そうすると、前記検察官のなした右一般的指定は、それ自体として、同法三九条三項による処分であることになり、したがつて準抗告の対象になりうるものと解するのが相当である。
(二) つぎに、本件の前記一般的指定が違法であるか否かについて考えてみることとする。
刑事訴訟法三九条は、弁護人らと身体の拘束を受けている被疑者との接見交通の自由を保障し、ただ被疑者と弁護人らの接見交通時間と捜査官の捜査のために必要な時間とがかち合つた場合には、捜査の必要を被疑者の利益に優先させて、例外的に、捜査官が弁護人らと被疑者との接見交通をする日時、場所および時間を指定することが出来ることを認め、しかもこの指定をするにあたつても被疑者の防禦準備権を不当に制限することがあつてはならないと附加して規定し、特にその指定に濫用があつてはならない旨強く戒めており、しかも、同条の趣旨からして、「捜査のために必要があるとき」というのも単に、捜査の都合或は便宜というのであつてはならず、たとえば被疑者の取調中であるとき、現場検証、実況見分に立ち会わせているとき、被害者に同行しているとき、写真撮影、指紋採取を行つているときおよびまさにこれらを行おうとしているときなど、捜査のために特に「被疑者が必要なときに」限られねばならないことになる。
そうすると、刑事訴訟法三九条は、弁護人らに対し被疑者との接見交通の自由を原則として保障し、ただ、例外的に、「捜査のため必要があるとき」にかぎり、捜査官が弁護人らの接見交通をするその日時、場所および時間を指定する方法によつて、はじめて、これを制限できる旨規定したものであり、したがつて、右の指定は「捜査のために必要なとき」以外の日時における弁護人らの接見交通を制限するような指定であつてはならず、また、右の指定も具体的な指定でなければならないといわねばならない。
このように考えてくると、検察官が本件についてした一般的指定は、前記二、三(一)でみたように弁護人らと被疑者との接見交通を一般的に禁止し、ただ例外的に、日時、場所および時間を指定してこれを許可するものであるから、結局刑事訴訟法三九条の原則と例外を転倒した指定であつて、同三九条三項に違反する指定であり、違法であるといわねばならない。
なお、検察官は、本件について、前記「接見等に関する指定書」による指定をしたが、弁護人の申出があればその都度遅滞なく、接見の日時、場所および時間を指定しており、しかも前記のとおり同月二一日(一〇分間)、同月二七日(二〇分間)同月二八日(三〇分間)に接見を許しているのであるから弁護人らの弁護権の行使を不当に制限したことにはならず、違法でない旨主張しているが、右指定書の実体がさきに認定したように一般的に弁護人らの接見交通を禁止しているものであるから、検察官の言う右各事実をもつてしても、右の指定書による指定の違法を何ら治ゆするものではない。
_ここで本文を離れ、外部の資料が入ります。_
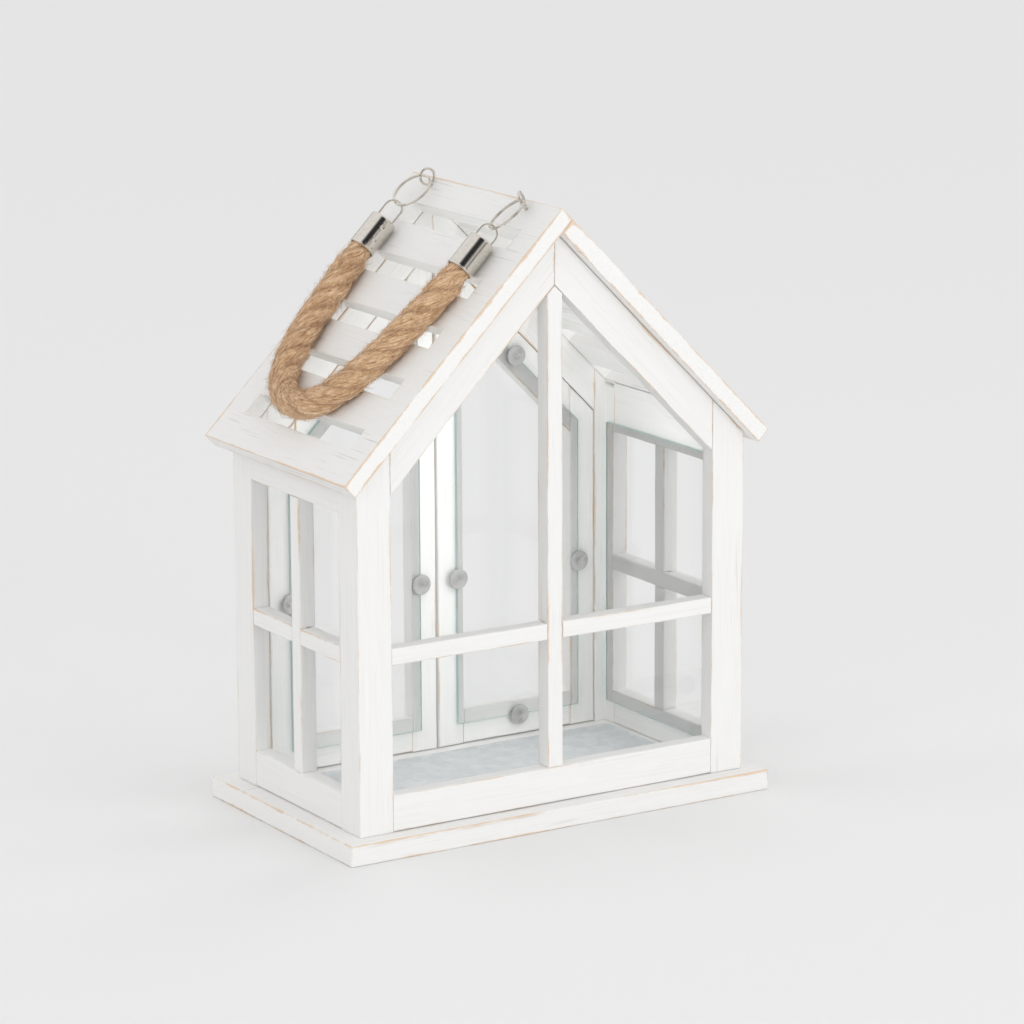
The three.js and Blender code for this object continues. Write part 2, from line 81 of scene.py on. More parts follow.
# ---- driving dimensions, in metres, as the CAD model has them ----
RIDGE_Z = 352 * MM
EYE_Y = {"back": 54.4 * MM, "front": -47.6 * MM}
EYE_S = 4 * MM                   # eye centre, down the left slope from the ridge
EYE_H = 5.8 * MM                 # and above the slope's surface
EYE_R = 4.6 * MM
EYE_WIRE = 0.75 * MM
EYE_LEAN = math.radians(27)      # from upright, towards the left
EYE_TURN = {"back": 0, "front": math.radians(50)}
RING_R = 11.85 * MM
RING_HALF_WIDTH = 0.55 * MM
RING_HALF_DEPTH = 0.8 * MM
RING_ROLL = {"back": math.radians(-5), "front": math.radians(12)}
FERRULE_R = 7.85 * MM
FERRULE_WALL = 0.65 * MM
FERRULE_LENGTH = 21.4 * MM
FERRULE_Y = {"back": 57.4 * MM, "front": -45.8 * MM}
FERRULE_S = {"back": 39.2 * MM, "front": 36 * MM}    # closed end of a ferrule, down the slope
BAIL_WIRE = 0.6 * MM
BAIL_FOOT = 5.2 * MM             # a bail's feet, from the ferrule's axis
BAIL_PLAY = 1.9 * MM             # middle of a bail's bend, from the ring's wire
BAIL_TURN = {"back": math.radians(48), "front": math.radians(22)}
MARK_ANGLE = {"back": -1.35, "front": 3.6}           # crimp marks, round the ferrule
ROPE_R = 8.2 * MM
ROPE_NECK_R = 6.9 * MM
ROPE_H = 8.6 * MM                # rope's and ferrules' axis, above the slope's surface
HOLD_S = EYE_S + math.sqrt((2 * RING_R) ** 2 - (ROPE_H - EYE_H) ** 2)    # where rings hold bails
SCREW_HEAD_R = 1.7 * MM

DOWN_SLOPE = Vector((-math.sqrt(0.5), 0, -math.sqrt(0.5)))
OFF_SLOPE = Vector((-math.sqrt(0.5), 0, math.sqrt(0.5)))
UP = Vector((0, 0, 1))


def left_slope(s, y, h):
    """A point over the left slope: s down from the ridge, y along it, h out from its surface."""
    return Vector((0, y, RIDGE_Z)) + DOWN_SLOPE * s + OFF_SLOPE * h


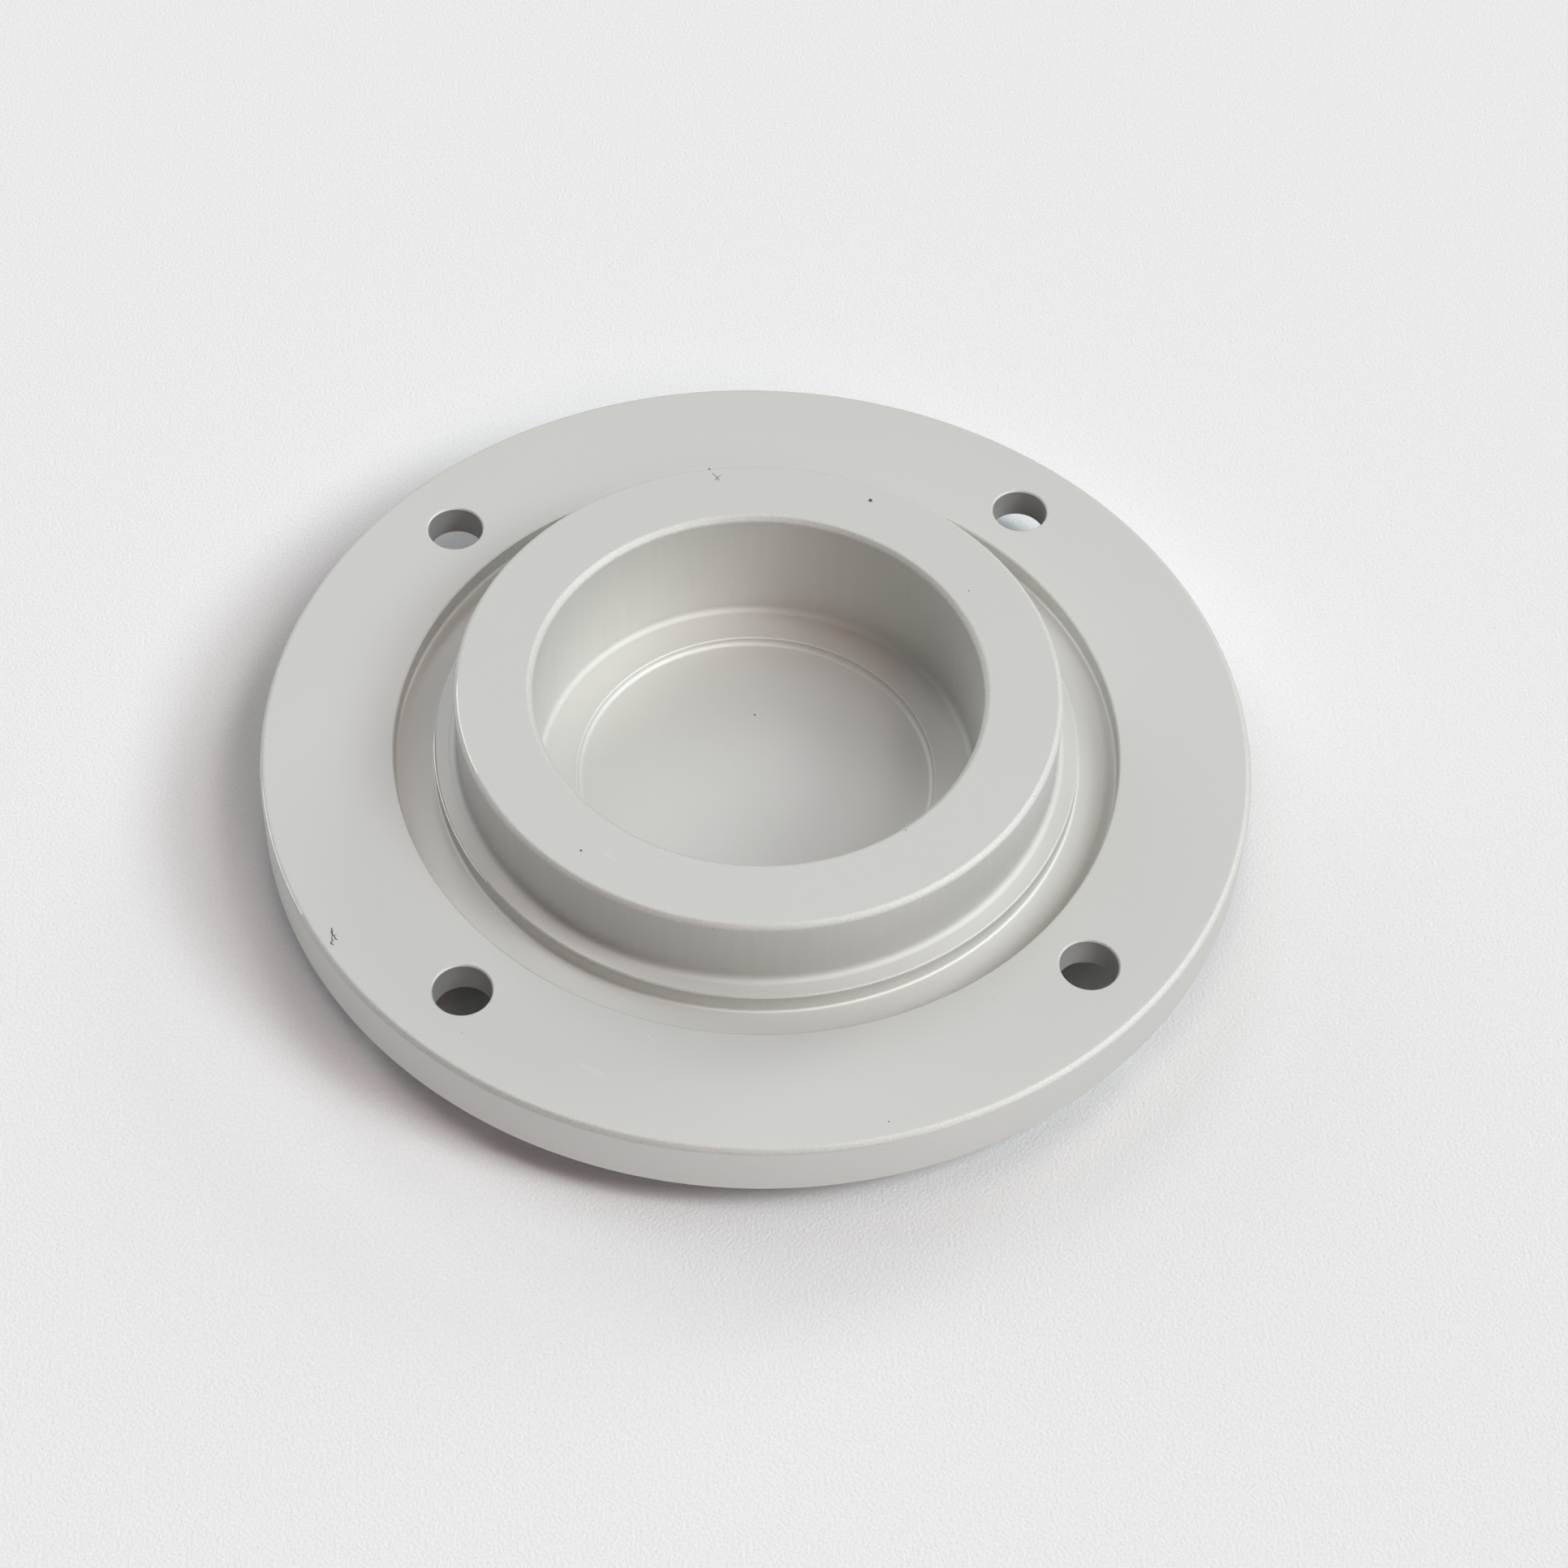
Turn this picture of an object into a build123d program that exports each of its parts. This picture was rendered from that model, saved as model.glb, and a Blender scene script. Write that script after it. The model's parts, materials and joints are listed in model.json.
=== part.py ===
from build123d import *
import os

# Bearing flange, turned from one piece of aluminium. A round plate carries a raised hub, and a ball
# bearing sits in a blind pocket in the hub. A groove for a seal ring runs round the hub's foot.
# The Z axis is the turning axis and points out of the pocket. The origin lies on it in the plane of
# the plate's mating face, so the hub stands above z = 0, and the plate and the boss hang below it.

# Pocket for a ball bearing 35 mm across and 11 mm wide
bearing_diameter = 35.0
bearing_width = 11.0
bearing_stands_out = 0.2  # the bearing's end shows above the hub, so that the machine clamps it
pocket_mouth_chamfer = 0.45
pocket_corner_radius = 0.6

# Relief in the pocket's floor, which keeps the inner ring free of the metal
shoulder_width = 3.25  # the ring of floor that carries the bearing's outer ring
relief_depth = 0.6
relief_edge_break = 0.1
floor_thickness = 3.0

# Hub
hub_wall = 6.15
hub_height = 6.4
hub_end_chamfer = 0.4
hub_foot_radius = 0.4

# Groove for the seal ring, beyond a narrow ledge round the hub
ledge_width = 1.7
groove_width = 3.2
groove_depth = 1.65
groove_edge_break = 0.1

# Plate
plate_thickness = 5.0
plate_top_chamfer = 0.4
plate_bottom_chamfer = 0.2

# Bolt holes, for flat-headed M4 screws that come from below
bolt_count = 4
bolt_start_angle = 45.0
bolt_land = 4.65  # from the groove's outer wall to the circle of the bolts
bolt_margin = 5.8  # from the circle of the bolts to the rim
bolt_hole_diameter = 4.5
bolt_edge_break = 0.12
screw_head_diameter = 9.0
screw_head_angle = 90.0

# Boss under the plate, which closes the pocket
boss_wall = 4.0
boss_end_chamfer = 0.4

# Radii, worked out from the bearing outwards
bore_radius = bearing_diameter / 2
relief_radius = bore_radius - shoulder_width
boss_radius = bore_radius + boss_wall
hub_radius = bore_radius + hub_wall
groove_inner_radius = hub_radius + ledge_width
groove_outer_radius = groove_inner_radius + groove_width
bolt_circle_radius = groove_outer_radius + bolt_land
plate_radius = bolt_circle_radius + bolt_margin

# Heights, worked out from the plate's mating face
shoulder_z = hub_height - (bearing_width - bearing_stands_out)
relief_z = shoulder_z - relief_depth
boss_z = relief_z - floor_thickness

# Edges of the section that are broken by a small chamfer, each with its corner and its size
broken_edges = [
    ((relief_radius, shoulder_z), relief_edge_break),
    ((bore_radius, hub_height), pocket_mouth_chamfer),
    ((hub_radius, hub_height), hub_end_chamfer),
    ((groove_inner_radius, 0), groove_edge_break),
    ((groove_outer_radius, 0), groove_edge_break),
    ((plate_radius, 0), plate_top_chamfer),
    ((plate_radius, -plate_thickness), plate_bottom_chamfer),
    ((boss_radius, boss_z), boss_end_chamfer),
]

# Inner corners of the section that the turning tool leaves round
rounded_corners = [
    ((bore_radius, shoulder_z), pocket_corner_radius),
    ((hub_radius, 0), hub_foot_radius),
]

with BuildPart() as bearing_flange:
    # Half of the section through the axis, from the middle of the pocket's floor out to the rim and
    # back under the plate to the middle of the boss
    with BuildSketch(Plane.XZ) as half_section:
        with BuildLine():
            Polyline(
                (0, relief_z),
                (relief_radius, relief_z),
                (relief_radius, shoulder_z),
                (bore_radius, shoulder_z),
                (bore_radius, hub_height),
                (hub_radius, hub_height),
                (hub_radius, 0),
                (groove_inner_radius, 0),
                (groove_inner_radius, -groove_depth),
                (groove_outer_radius, -groove_depth),
                (groove_outer_radius, 0),
                (plate_radius, 0),
                (plate_radius, -plate_thickness),
                (boss_radius, -plate_thickness),
                (boss_radius, boss_z),
                (0, boss_z),
                close=True,
            )
        make_face()
        for corner, size in broken_edges:
            chamfer(half_section.vertices().sort_by_distance(corner)[0], length=size)
        for corner, radius in rounded_corners:
            fillet(half_section.vertices().sort_by_distance(corner)[0], radius=radius)
    revolve(axis=Axis.Z)

    # Bolt holes, sunk from the underside so that the screws' heads lie flush with it
    underside = Plane(origin=(0, 0, -plate_thickness), x_dir=(1, 0, 0), z_dir=(0, 0, -1))
    with Locations(underside):
        with PolarLocations(bolt_circle_radius, bolt_count, start_angle=bolt_start_angle):
            CounterSinkHole(
                radius=bolt_hole_diameter / 2,
                counter_sink_radius=screw_head_diameter / 2,
                depth=plate_thickness,
                counter_sink_angle=screw_head_angle,
            )
    bolt_rims = bearing_flange.edges(Select.LAST).group_by(Axis.Z)[-1]
    chamfer(bolt_rims, length=bolt_edge_break)

bearing_flange.part.label = "bearing_flange"

os.makedirs("parts", exist_ok=True)
export_step(bearing_flange.part, "parts/bearing_flange.step")
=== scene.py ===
import bpy
import bmesh
import json
import math
from mathutils import Matrix, Vector


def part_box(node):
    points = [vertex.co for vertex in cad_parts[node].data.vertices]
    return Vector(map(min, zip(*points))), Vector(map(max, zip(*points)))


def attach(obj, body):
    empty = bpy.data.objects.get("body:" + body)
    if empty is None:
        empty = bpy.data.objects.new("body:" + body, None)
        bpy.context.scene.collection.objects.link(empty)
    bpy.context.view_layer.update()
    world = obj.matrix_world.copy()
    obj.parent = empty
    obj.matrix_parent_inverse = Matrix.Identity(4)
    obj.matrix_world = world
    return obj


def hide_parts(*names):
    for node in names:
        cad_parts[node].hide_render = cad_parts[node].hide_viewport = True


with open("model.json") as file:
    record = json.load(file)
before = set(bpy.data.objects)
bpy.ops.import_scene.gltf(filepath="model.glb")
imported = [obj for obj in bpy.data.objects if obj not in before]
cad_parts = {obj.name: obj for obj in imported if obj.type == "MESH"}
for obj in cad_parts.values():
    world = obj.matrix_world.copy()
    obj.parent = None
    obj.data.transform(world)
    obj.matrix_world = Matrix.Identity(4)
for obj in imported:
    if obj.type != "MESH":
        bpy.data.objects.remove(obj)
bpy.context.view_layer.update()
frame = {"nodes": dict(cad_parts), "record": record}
print("frame loaded:", ", ".join(sorted(frame["nodes"])))

mm = 0.001
mounts = {m["name"]: m for m in frame["record"]["mounts"]}
cadLow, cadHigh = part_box("bearing_flange")


# The flange's own sizes, in mm. What the frame knows is read from it, the rest repeats the drawing.
flange = {
    "rimRadius": cadHigh.x / mm,
    "hubTop": cadHigh.z / mm,
    "bossEnd": cadLow.z / mm,
    "boreRadius": mounts["bearing_seat"]["dims"]["r_mm"],
    "hubRadius": mounts["spigot"]["dims"]["r_mm"],
    "plateThickness": 5.0,
    "shoulderDepth": 4.4,  # below the plate's face, as the next one
    "reliefDepth": 5.0,
    "reliefRadius": 14.25,
    "ledgeWidth": 1.7,
    "grooveWidth": 3.2,
    "grooveDepth": 1.65,
    "bossRadius": 21.5,
    "mouthChamfer": 0.42,
    "pocketCorner": 0.6,
    "hubChamfer": 0.35,
    "hubFoot": 0.65,
    "reliefBreak": 0.1,
    "reliefCorner": 0.45,
    "grooveBreak": 0.12,
    "grooveCorner": 0.25,
    "rimChamfer": 0.35,
    "rimUnderChamfer": 0.2,
    "bossChamfer": 0.4,
    "bossFoot": 0.3,
    "softEdge": 0.05,  # what blasting leaves of a sharp edge
    "wornEdge": 0.38,  # what handling leaves of the outer ones
    "landMargin": 0.3,  # from a groove, rim or boss to where the flat face starts
    "steps": 400,  # round the axis
    "arcStep": 12.0,  # degrees at most between two points of a rounding
    "hollowFrom": 0.5,  # an inner rounding larger than this has the finish of a hollow
}
hubTop = flange["hubTop"]

boltHoles = {
    "circleRadius": mounts["bolts"]["dims"]["pcd_mm"] / 2,
    "count": mounts["bolts"]["dims"]["count"],
    "startAngle": 45.0,
    "radius": mounts["bolts"]["dims"]["hole_r_mm"],
    "edgeBreak": 0.12,
    "headRadius": 4.5,
    "softEdge": 0.04,
    "landMargin": 0.2,
    "steps": 96,
}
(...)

四、よつて、本件の「接見等に関する指定書」による指定は違法であるから、これを取消すこととする(したがつて広島地方検察庁福山支部検察官岡田弘が昭和四四年二月二七日付でなした別紙二(略)記載の「指定書」による指定はその前提となつた「接見等に関する指定書」による一般的指定が取消されたことにより当然失効することになる。)。
したがつて、刑事訴訟法四三〇条、四三二条、四二六条二項により主文のとおり決定する。